Most farm organisations have called for conditions to be applied to the €100m Capital Investment Scheme fund in order for factories to draw down monies from it.

They said that the scheme was not on the agenda or discussed at the Beef Taskforce.

ICSA beef chair Edmund Graham said a set of terms and conditions must be attached to the €100m scheme.

There must also be full visibility around how the money will be used

“All farm schemes have strict conditions attached to them, and these conditions must be adhered to in order to draw down funds.

“There is no reason for this scheme to be any different,” he said.

“There must also be full visibility around how the money will be used and how it will lead to improved farm gate price.”

IFA president Tim Cullinan said the Minister for Agriculture “made it clear that this Enterprise Ireland fund was separate from any funding set aside for farmers for market disturbance arising from Brexit”, he said.

The IFA president did not call for conditions to be attached to the scheme but said “legislation around the new food ombudsman should compel the processors to give full disclosure”.

He said “the ridiculous inclusion of the 5% reduction clause in the BEAM scheme” will have to be addressed in the context of COVID-19.

ICMSA has raised transparency issues across the supply chain with Government consistently

ICMSA president Pat McCormack said whoever receives aid from this fund should be required to meet certain standards in relation to market transparency and that these should be included in the terms and conditions.

“ICMSA has raised transparency issues across the supply chain with Government consistently and – as recently as our national AGM – we raised the matter again with the Minister for Agriculture, Food and Marine,” he said.

INHFA

INHFA president Colm O’Donnell said “the conditionality attached to BEAM was designed by the European Commission and was offered as a restructuring of the Irish beef sector”, he said.

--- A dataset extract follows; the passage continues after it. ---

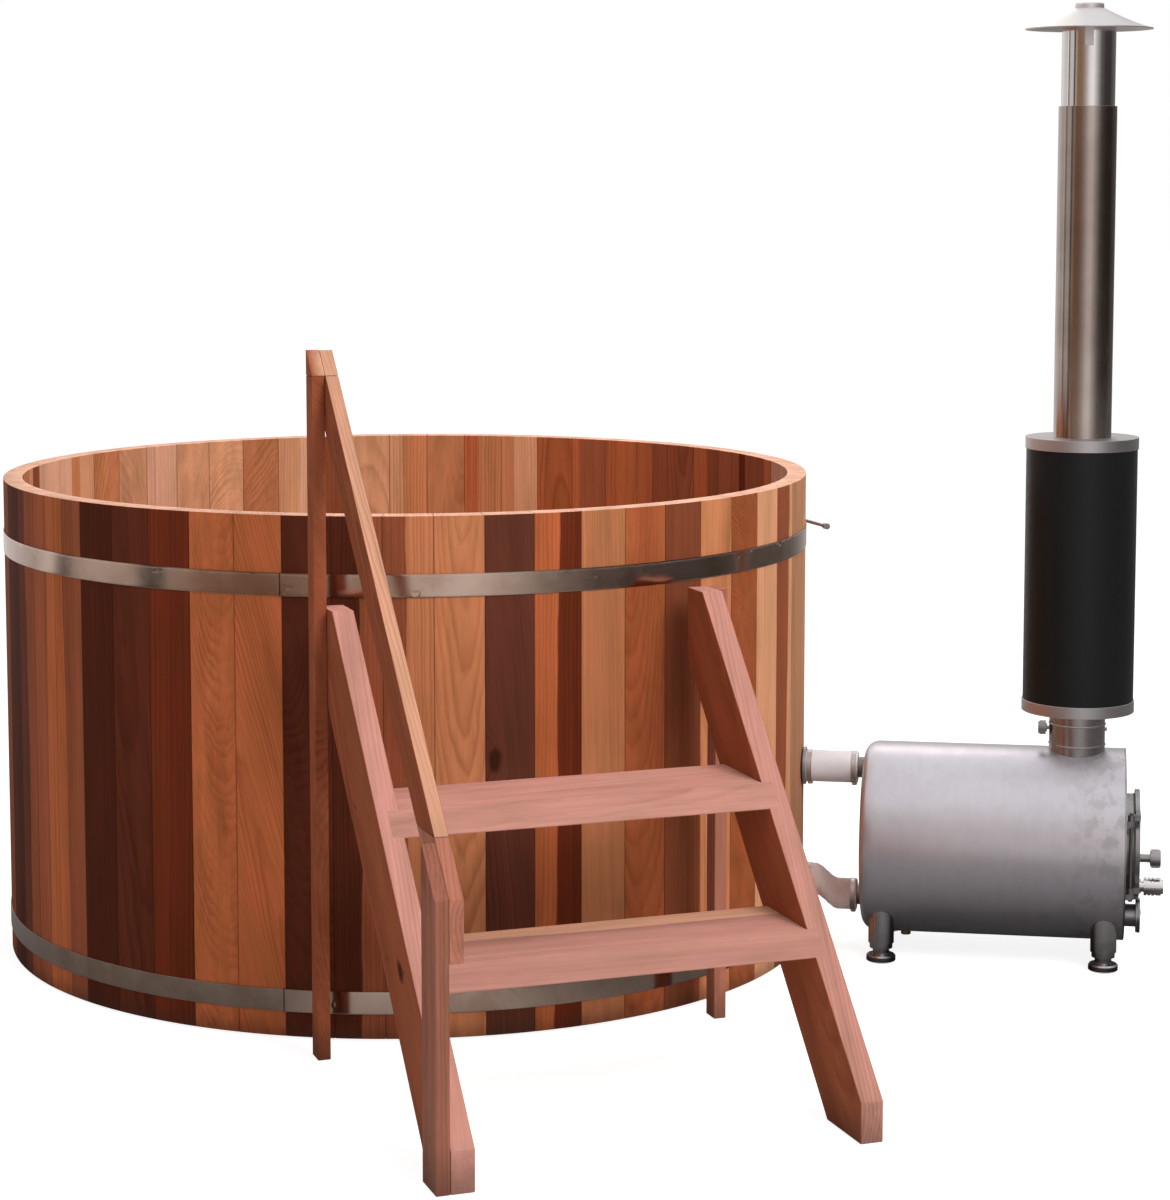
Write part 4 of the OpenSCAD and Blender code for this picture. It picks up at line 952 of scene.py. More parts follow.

He added that the scheme ended up with 20% of an underspend, particularly from small-scale suckler farmers whose viability would have been affected by the reduction.

“The current €100m on offer to factories will see smaller operators shy away from this pot of money designed to help innovation and added value because of economies of scale similar to the BEAM fund,” he said.

Macra

A spokesperson for Macra said Macra’s position is the lack of transparency in the beef industry is not a matter of criteria for schemes but of application of competition law.

"Our focus remains on the development of proposed Food Ombudsman and the role they must play in bringing greater clarity to the breakdown in value of the supply chain."

Dermot O’Brien, one of the Beef Plan Movement representatives on the Beef Taskforce, said the fund was “a handover of state money to private companies with no apparent conditions”.